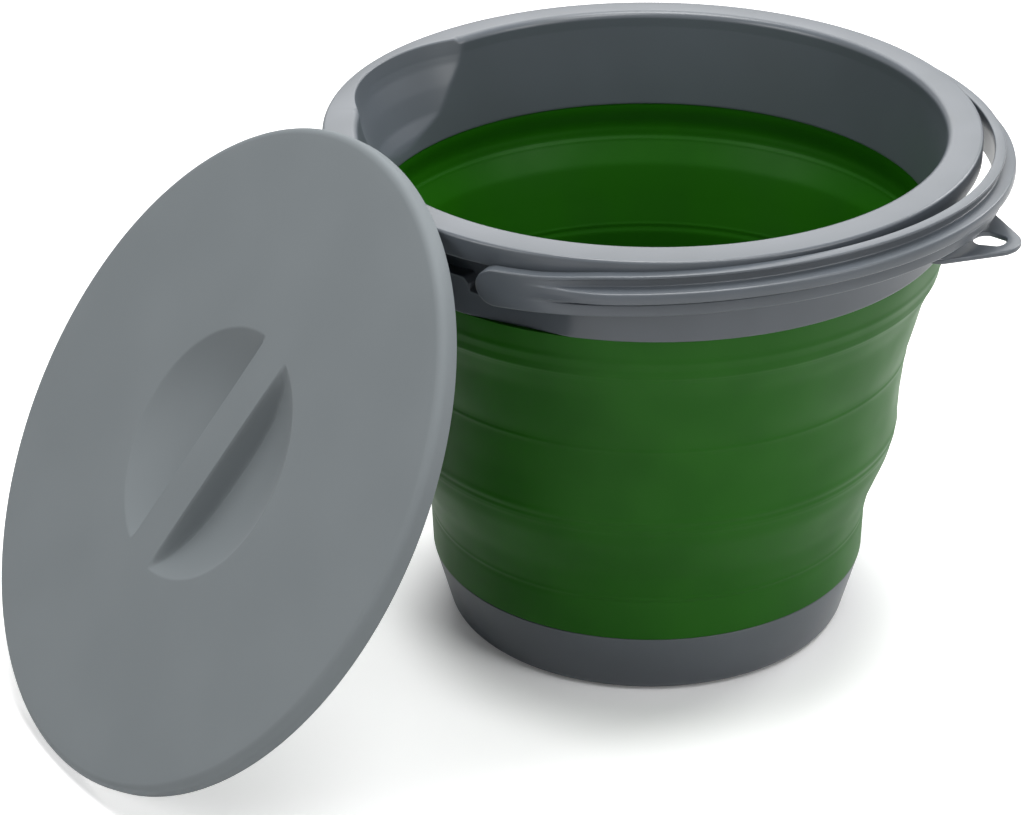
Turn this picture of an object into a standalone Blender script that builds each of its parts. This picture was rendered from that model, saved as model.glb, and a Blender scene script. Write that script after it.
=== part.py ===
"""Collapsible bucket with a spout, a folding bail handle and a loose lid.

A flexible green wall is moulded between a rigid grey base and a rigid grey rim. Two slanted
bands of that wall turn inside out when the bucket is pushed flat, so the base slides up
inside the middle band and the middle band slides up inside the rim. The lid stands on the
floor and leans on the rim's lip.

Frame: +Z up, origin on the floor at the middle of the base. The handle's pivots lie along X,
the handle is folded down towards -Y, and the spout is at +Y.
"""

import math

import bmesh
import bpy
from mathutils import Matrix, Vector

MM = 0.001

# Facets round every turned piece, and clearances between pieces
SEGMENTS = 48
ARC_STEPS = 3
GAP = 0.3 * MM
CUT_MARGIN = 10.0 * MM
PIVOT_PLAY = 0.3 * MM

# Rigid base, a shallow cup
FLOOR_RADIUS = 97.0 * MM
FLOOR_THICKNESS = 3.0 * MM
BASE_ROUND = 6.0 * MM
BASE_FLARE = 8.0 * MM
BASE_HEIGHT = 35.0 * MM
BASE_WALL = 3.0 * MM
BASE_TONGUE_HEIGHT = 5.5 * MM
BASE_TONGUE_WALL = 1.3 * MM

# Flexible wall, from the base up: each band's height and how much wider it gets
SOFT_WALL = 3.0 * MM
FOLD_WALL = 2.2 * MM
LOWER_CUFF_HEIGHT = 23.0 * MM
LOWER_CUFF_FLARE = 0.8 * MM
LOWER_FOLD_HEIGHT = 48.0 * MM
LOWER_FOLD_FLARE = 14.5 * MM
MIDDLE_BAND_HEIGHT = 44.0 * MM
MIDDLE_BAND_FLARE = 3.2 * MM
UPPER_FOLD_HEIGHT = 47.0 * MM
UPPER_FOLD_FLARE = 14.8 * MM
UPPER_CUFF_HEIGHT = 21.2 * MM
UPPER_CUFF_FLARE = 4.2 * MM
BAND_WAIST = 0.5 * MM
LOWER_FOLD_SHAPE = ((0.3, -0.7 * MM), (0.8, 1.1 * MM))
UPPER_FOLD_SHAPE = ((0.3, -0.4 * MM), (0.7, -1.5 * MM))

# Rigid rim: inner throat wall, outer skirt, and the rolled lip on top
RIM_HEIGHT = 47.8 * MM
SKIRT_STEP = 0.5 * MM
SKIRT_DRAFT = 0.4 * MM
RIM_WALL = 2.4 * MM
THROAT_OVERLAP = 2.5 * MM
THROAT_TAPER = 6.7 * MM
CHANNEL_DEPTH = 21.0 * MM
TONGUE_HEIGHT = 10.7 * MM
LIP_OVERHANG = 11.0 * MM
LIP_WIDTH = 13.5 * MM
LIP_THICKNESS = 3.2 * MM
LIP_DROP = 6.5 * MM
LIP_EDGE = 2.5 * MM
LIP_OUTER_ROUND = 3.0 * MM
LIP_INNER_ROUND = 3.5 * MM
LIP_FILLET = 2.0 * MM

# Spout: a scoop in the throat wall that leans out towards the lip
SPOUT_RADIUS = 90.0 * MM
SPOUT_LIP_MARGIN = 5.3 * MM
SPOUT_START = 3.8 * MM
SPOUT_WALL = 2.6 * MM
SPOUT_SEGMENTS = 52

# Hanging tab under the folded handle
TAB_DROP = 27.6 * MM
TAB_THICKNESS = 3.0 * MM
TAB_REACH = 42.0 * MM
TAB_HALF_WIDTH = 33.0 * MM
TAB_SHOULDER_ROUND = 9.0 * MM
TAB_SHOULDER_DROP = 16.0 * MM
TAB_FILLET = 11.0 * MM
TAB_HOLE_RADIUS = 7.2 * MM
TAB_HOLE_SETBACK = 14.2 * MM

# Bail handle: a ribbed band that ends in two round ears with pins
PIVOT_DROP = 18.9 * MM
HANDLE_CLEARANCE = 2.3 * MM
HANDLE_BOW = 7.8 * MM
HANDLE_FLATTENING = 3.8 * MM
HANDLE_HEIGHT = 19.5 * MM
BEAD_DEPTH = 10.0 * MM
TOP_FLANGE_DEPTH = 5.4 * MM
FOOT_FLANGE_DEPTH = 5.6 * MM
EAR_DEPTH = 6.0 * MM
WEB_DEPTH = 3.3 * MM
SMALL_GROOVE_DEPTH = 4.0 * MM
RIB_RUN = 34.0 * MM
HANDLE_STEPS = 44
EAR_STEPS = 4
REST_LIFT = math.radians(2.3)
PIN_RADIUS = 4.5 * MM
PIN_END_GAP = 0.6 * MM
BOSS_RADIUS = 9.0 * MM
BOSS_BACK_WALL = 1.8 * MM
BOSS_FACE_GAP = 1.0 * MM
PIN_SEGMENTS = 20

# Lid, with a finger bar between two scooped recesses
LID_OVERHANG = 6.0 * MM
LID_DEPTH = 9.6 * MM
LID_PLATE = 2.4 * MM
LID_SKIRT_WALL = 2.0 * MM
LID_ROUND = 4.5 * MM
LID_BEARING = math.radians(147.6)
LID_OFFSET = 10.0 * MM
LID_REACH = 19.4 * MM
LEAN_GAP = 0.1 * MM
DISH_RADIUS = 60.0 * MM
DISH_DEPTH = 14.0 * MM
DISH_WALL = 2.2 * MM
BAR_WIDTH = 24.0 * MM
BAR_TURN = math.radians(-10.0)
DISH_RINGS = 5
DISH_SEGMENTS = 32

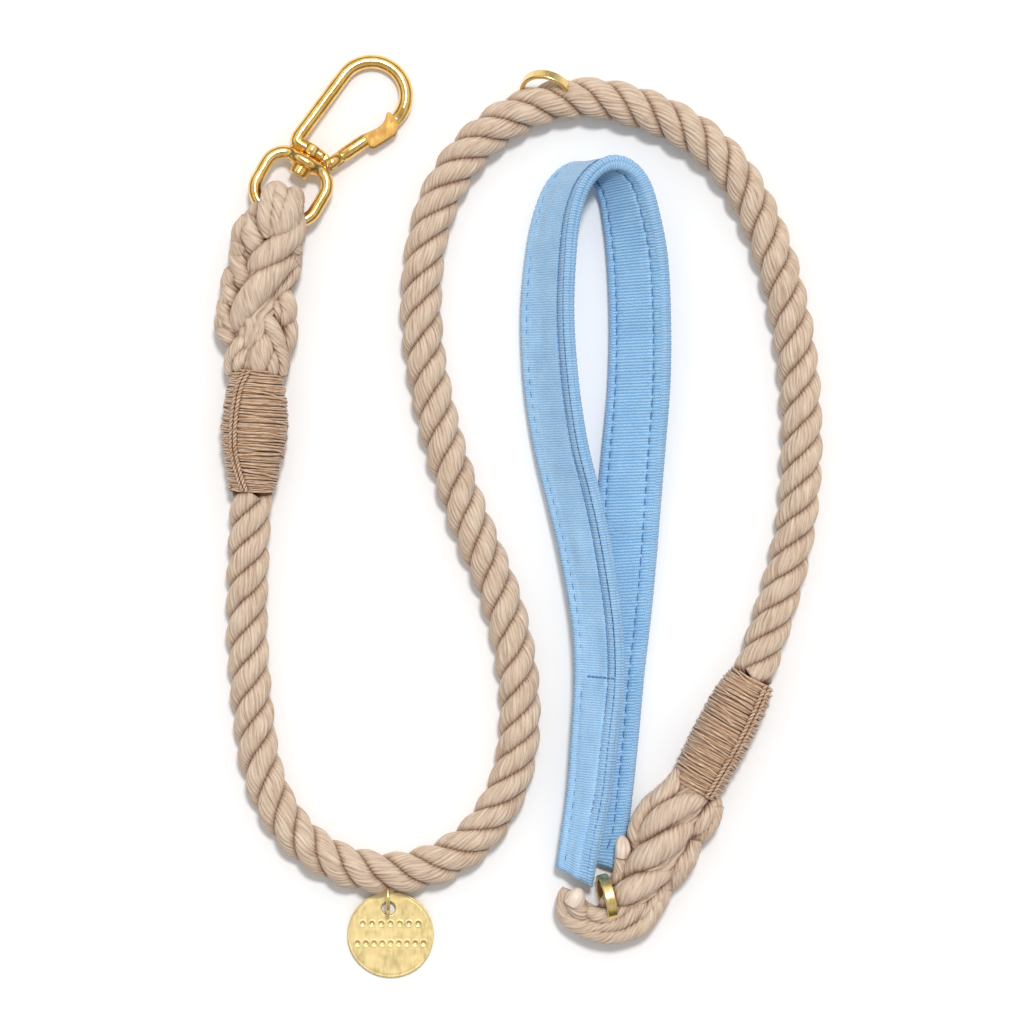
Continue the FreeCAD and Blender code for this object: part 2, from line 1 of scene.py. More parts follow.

—————

WHAT IS EXPECTED: Output the listing above exactly as it appears.

COMPLETED EXERCISE:
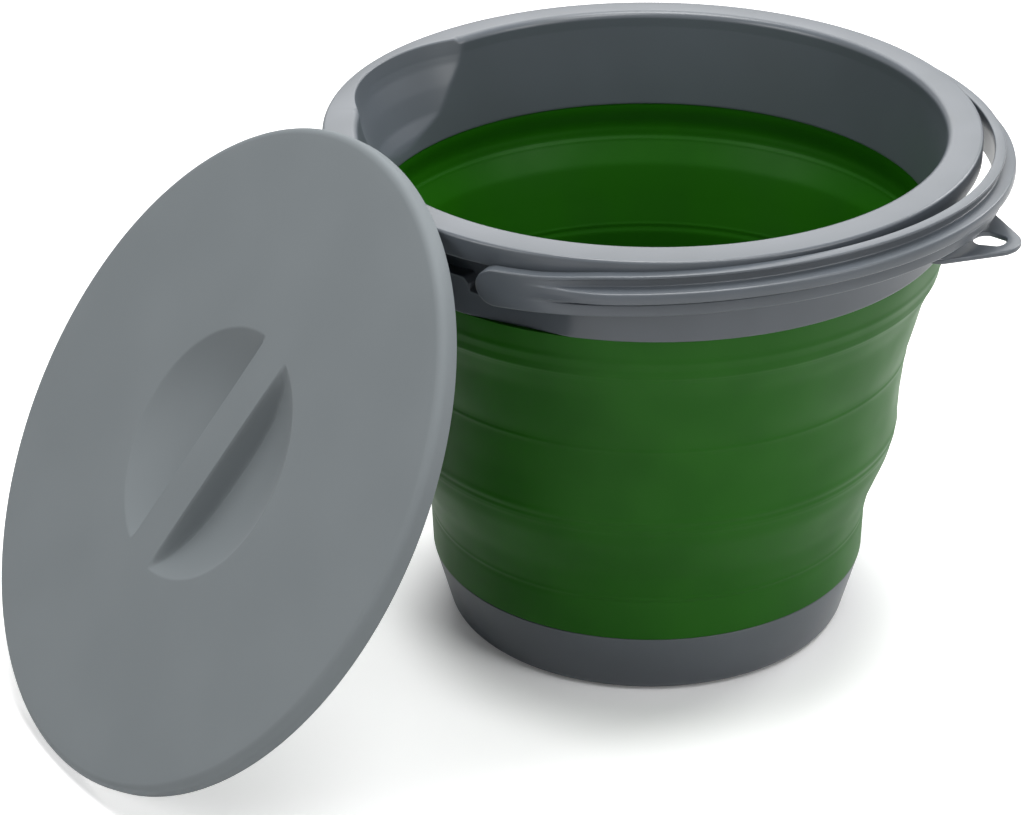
Turn this picture of an object into a standalone Blender script that builds each of its parts. This picture was rendered from that model, saved as model.glb, and a Blender scene script. Write that script after it.
=== part.py ===
"""Collapsible bucket with a spout, a folding bail handle and a loose lid.

A flexible green wall is moulded between a rigid grey base and a rigid grey rim. Two slanted
bands of that wall turn inside out when the bucket is pushed flat, so the base slides up
inside the middle band and the middle band slides up inside the rim. The lid stands on the
floor and leans on the rim's lip.

Frame: +Z up, origin on the floor at the middle of the base. The handle's pivots lie along X,
the handle is folded down towards -Y, and the spout is at +Y.
"""

import math

import bmesh
import bpy
from mathutils import Matrix, Vector

MM = 0.001

# Facets round every turned piece, and clearances between pieces
SEGMENTS = 48
ARC_STEPS = 3
GAP = 0.3 * MM
CUT_MARGIN = 10.0 * MM
PIVOT_PLAY = 0.3 * MM

# Rigid base, a shallow cup
FLOOR_RADIUS = 97.0 * MM
FLOOR_THICKNESS = 3.0 * MM
BASE_ROUND = 6.0 * MM
BASE_FLARE = 8.0 * MM
BASE_HEIGHT = 35.0 * MM
BASE_WALL = 3.0 * MM
BASE_TONGUE_HEIGHT = 5.5 * MM
BASE_TONGUE_WALL = 1.3 * MM

# Flexible wall, from the base up: each band's height and how much wider it gets
SOFT_WALL = 3.0 * MM
FOLD_WALL = 2.2 * MM
LOWER_CUFF_HEIGHT = 23.0 * MM
LOWER_CUFF_FLARE = 0.8 * MM
LOWER_FOLD_HEIGHT = 48.0 * MM
LOWER_FOLD_FLARE = 14.5 * MM
MIDDLE_BAND_HEIGHT = 44.0 * MM
MIDDLE_BAND_FLARE = 3.2 * MM
UPPER_FOLD_HEIGHT = 47.0 * MM
UPPER_FOLD_FLARE = 14.8 * MM
UPPER_CUFF_HEIGHT = 21.2 * MM
UPPER_CUFF_FLARE = 4.2 * MM
BAND_WAIST = 0.5 * MM
LOWER_FOLD_SHAPE = ((0.3, -0.7 * MM), (0.8, 1.1 * MM))
UPPER_FOLD_SHAPE = ((0.3, -0.4 * MM), (0.7, -1.5 * MM))

# Rigid rim: inner throat wall, outer skirt, and the rolled lip on top
RIM_HEIGHT = 47.8 * MM
SKIRT_STEP = 0.5 * MM
SKIRT_DRAFT = 0.4 * MM
RIM_WALL = 2.4 * MM
THROAT_OVERLAP = 2.5 * MM
THROAT_TAPER = 6.7 * MM
CHANNEL_DEPTH = 21.0 * MM
TONGUE_HEIGHT = 10.7 * MM
LIP_OVERHANG = 11.0 * MM
LIP_WIDTH = 13.5 * MM
LIP_THICKNESS = 3.2 * MM
LIP_DROP = 6.5 * MM
LIP_EDGE = 2.5 * MM
LIP_OUTER_ROUND = 3.0 * MM
LIP_INNER_ROUND = 3.5 * MM
LIP_FILLET = 2.0 * MM

# Spout: a scoop in the throat wall that leans out towards the lip
SPOUT_RADIUS = 90.0 * MM
SPOUT_LIP_MARGIN = 5.3 * MM
SPOUT_START = 3.8 * MM
SPOUT_WALL = 2.6 * MM
SPOUT_SEGMENTS = 52

# Hanging tab under the folded handle
TAB_DROP = 27.6 * MM
TAB_THICKNESS = 3.0 * MM
TAB_REACH = 42.0 * MM
TAB_HALF_WIDTH = 33.0 * MM
TAB_SHOULDER_ROUND = 9.0 * MM
TAB_SHOULDER_DROP = 16.0 * MM
TAB_FILLET = 11.0 * MM
TAB_HOLE_RADIUS = 7.2 * MM
TAB_HOLE_SETBACK = 14.2 * MM

# Bail handle: a ribbed band that ends in two round ears with pins
PIVOT_DROP = 18.9 * MM
HANDLE_CLEARANCE = 2.3 * MM
HANDLE_BOW = 7.8 * MM
HANDLE_FLATTENING = 3.8 * MM
HANDLE_HEIGHT = 19.5 * MM
BEAD_DEPTH = 10.0 * MM
TOP_FLANGE_DEPTH = 5.4 * MM
FOOT_FLANGE_DEPTH = 5.6 * MM
EAR_DEPTH = 6.0 * MM
WEB_DEPTH = 3.3 * MM
SMALL_GROOVE_DEPTH = 4.0 * MM
RIB_RUN = 34.0 * MM
HANDLE_STEPS = 44
EAR_STEPS = 4
REST_LIFT = math.radians(2.3)
PIN_RADIUS = 4.5 * MM
PIN_END_GAP = 0.6 * MM
BOSS_RADIUS = 9.0 * MM
BOSS_BACK_WALL = 1.8 * MM
BOSS_FACE_GAP = 1.0 * MM
PIN_SEGMENTS = 20

# Lid, with a finger bar between two scooped recesses
LID_OVERHANG = 6.0 * MM
LID_DEPTH = 9.6 * MM
LID_PLATE = 2.4 * MM
LID_SKIRT_WALL = 2.0 * MM
LID_ROUND = 4.5 * MM
LID_BEARING = math.radians(147.6)
LID_OFFSET = 10.0 * MM
LID_REACH = 19.4 * MM
LEAN_GAP = 0.1 * MM
DISH_RADIUS = 60.0 * MM
DISH_DEPTH = 14.0 * MM
DISH_WALL = 2.2 * MM
BAR_WIDTH = 24.0 * MM
BAR_TURN = math.radians(-10.0)
DISH_RINGS = 5
DISH_SEGMENTS = 32

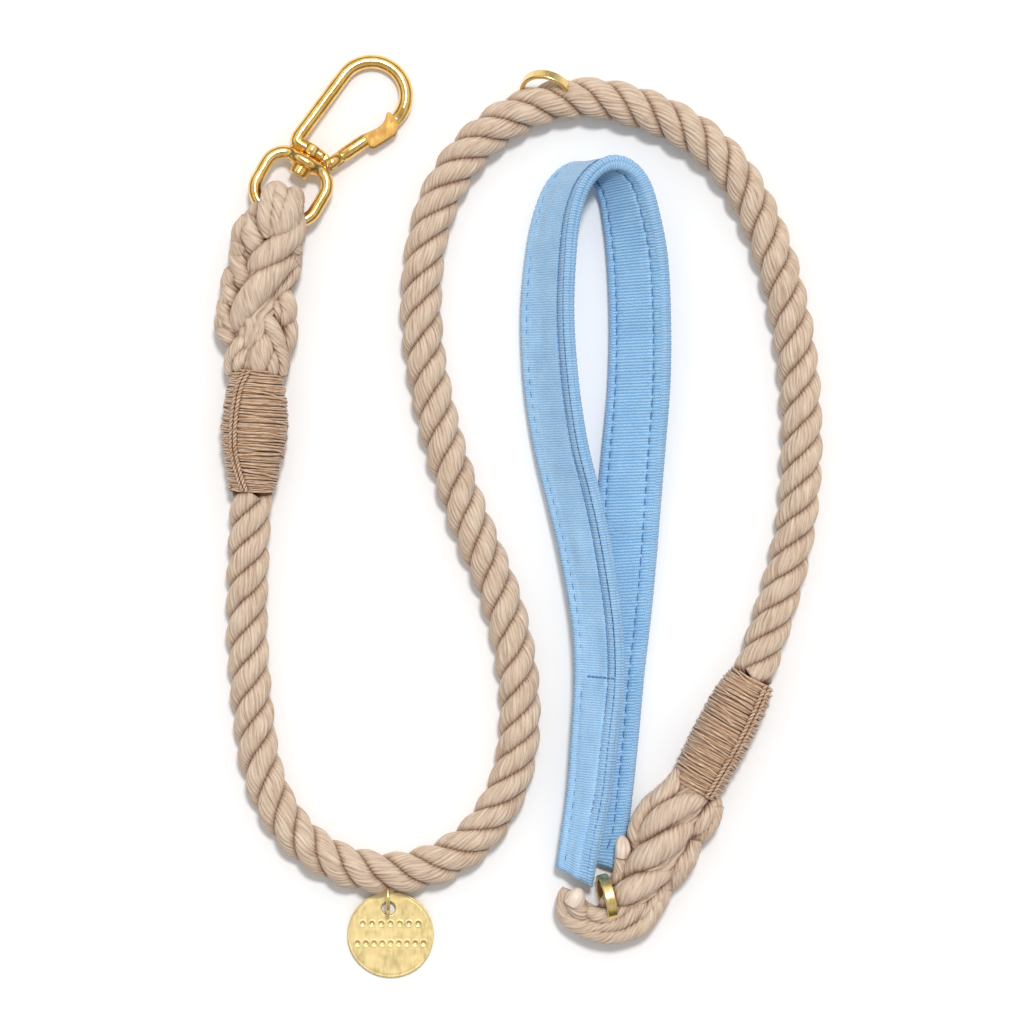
Continue the FreeCAD and Blender code for this object: part 2, from line 1 of scene.py. More parts follow.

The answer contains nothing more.